Bisnis.com, SEMARANG - Perhimpunan Hotel dan Restoran Indonesia (PHRI) Kota Surakarta mengungkapkan dua tantangan besar yang jadi perhatian pelaku industri perhotelan di tahun 2025 mendatang.
Wening Damayanti, Wakil Ketua Bidang Hubungan Masyarakat PHRI Kota Surakarta, menyebut kenaikan Pajak Pertambahan Nilai (PPN) menjadi salah satu kekhawatiran utama.
"Ini masih menjadi polemik, karena di Kota Surakarta sendiri, sepanjang 2024 industri hotel, restoran, dan kafe (Horeka) adalah penyumbang Pendapatan Asli Daerah (PAD) terbesar," ucap Wening, dikutip Senin (30/12/2024).
Kebijakan yang diambil pemerintah itu diharapkan tak menambah beban yang mesti ditanggung oleh pelaku pariwisata, khususnya sektor horeka. Untuk itu, PHRI menjalin audiensi dengan Dewan Perwakilan Rakyat Daerah (DPRD) Kota Surakarta untuk merumuskan solusi yang paling tepat atas kebijakan kenaikan PPN tersebut.
Kenaikan tarif PPN itu belum dipastikan bakal memengaruhi harga kamar hotel, baik berbintang maupun nonbintang, di Kota Surakarta. Pasalnya, penganggaran atau budgeting hotel biasa dilakukan jauh sebelum akhir tahun. Artinya, pelaku industri perhotelan sebetulnya telah menyusun rencana penentuan harga untuk tahun 2025 sejak bulan Agustus-Oktober 2024 lalu.
"Setelah ketok palu, ada regulasi pemerintah yang baru berjalan. Otomatis kami harus melakukan penyesuaian. Dalam hal ini, kami belum bisa memastikan apakah kenaikan tarif kamar akan disesuaikan dengan kenaikan tarif PPN, atau cukup bertahan dengan rencana kenaikan harga di tahun sebelumnya," jelas Wening saat dihubungi Bisnis.
Baca Juga
Tanpa kenaikan tarif PPN pun, Wening menuturkan bahwa setiap tahunnya manajemen hotel bakal mempertimbangkan beberapa indikator perekonomian di daerah untuk menentukan kenaikan harga tarif kamar. Beberapa indikator yang menjadi perhatian antara lain Upah Minimum Kabupaten/Kota (UMK), pajak, juga biaya listrik dan air.
Wening mengkhawatirkan kenaikan harga tarif kamar bakal memberikan pengaruh negatif bagi daya beli tamu yang menginap di hotel. Jika hal tersebut terjadi, imbas turunannya adalah penurunan okupansi kamar karena tamu memilih untuk menunda untuk menginap ataupun membuat acara di hotel.

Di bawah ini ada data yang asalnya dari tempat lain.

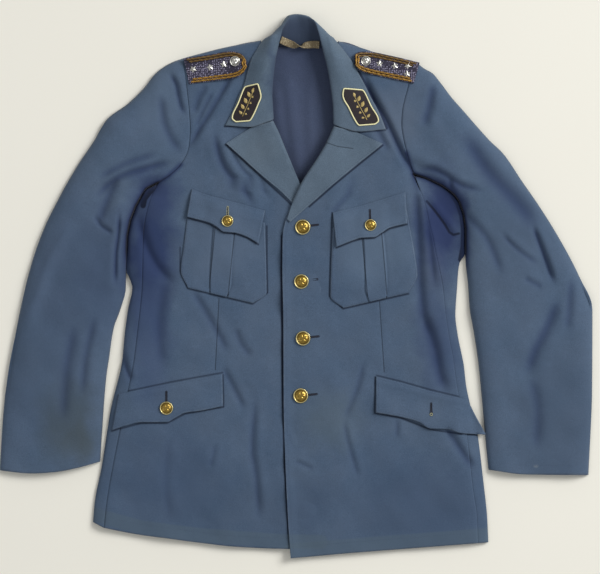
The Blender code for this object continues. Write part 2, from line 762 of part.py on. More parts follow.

Lebih lanjut, pelaku industri perhotelan juga mengkhawatirkan kebijakan pemerintah terkait larangan untuk menggelar agenda rapat di hotel. "Saat aturan itu dikeluarkan, di hari pertama, satu hotel bisa mengalami kerugian hingga ratusan juta. Itu baru di Kota Surakarta, belum di kota lain," ujar Wening.
Secara khusus, kebijakan itu dikhawatirkan bakal berdampak aktivitas Meeting, Incentive, Conference, dan Exhibition (MICE) yang diselenggarakan pemerintah. "Khususnya untuk market perjalanan dinas, ini mungkin akan banyak ditahan di tahun 2025 besok," lanjutnya.
Terlepas dari dua tantangan utama tersebut, Wening mengungkapkan bahwa pelaku industri perhotelan di Kota Surakarta masih optimis untuk menyambut tahun 2025. Keyakinan tersebut diperkuat dengan tingginya antusiasme masyarakat untuk berlibur di momen Natal dan Tahun Baru (Nataru) tahun ini.
"Sekarang yang namanya piknik, jalan-jalan, sudah bukan menjadi kebutuhan sekunder lagi. Bahkan, aktivitas ini sudah menjadi rutinitas bagi sebagian masyarakat. Kayaknya setiap bulan harus ada pikniknya," ujarnya.